Earlier this year, I moved into a new place with internet that doesn’t give me port forwarding ability. That broke my ability to run a local web server on standard ports… oh well! It’s a good time to set up a reverse-proxy.
I rented a VPS from a local provider for around $5 a month and installed caddy, which handles the internet-facing connection handling. Then, I installed Tailscale on that VPS and my web server at home. Tailscale is a fast, zero-configuration VPN that punches through NAT / a firewall automatically. So the VPS and my web server can talk to each other, even if they move IP addresses. Pointed the DNS entry to the new VPS, and now you can access a copyparty server running on Vakt from the web.
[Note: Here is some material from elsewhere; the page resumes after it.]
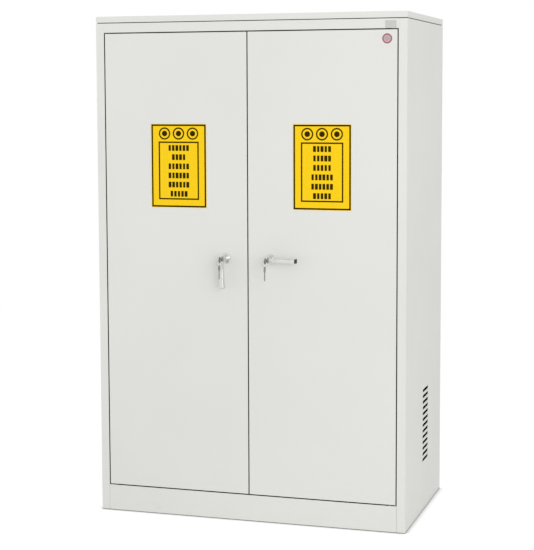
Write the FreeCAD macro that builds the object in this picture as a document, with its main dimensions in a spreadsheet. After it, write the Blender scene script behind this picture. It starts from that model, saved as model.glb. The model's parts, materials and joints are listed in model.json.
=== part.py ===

This setup has proved durable through dynamic DNS swaps and outages at home. Now, even if I have to move again, getting the server back online will be as simple as connecting it to the internet. Even swapping Vakt onto a mobile hotspot automatically makes the server available on the web again within >10 seconds. Nice.
(Does this degrade the performance of the web server? By locating the VPS in my city, the added latency is minimal. However, the most affordable VPS in my city is only capable of moving ~150Mbps over a Tailscale VPN. This is just fine for streaming 320kbps MP3 files, and it naturally makes the VPS soak bandwidth saturation attacks.)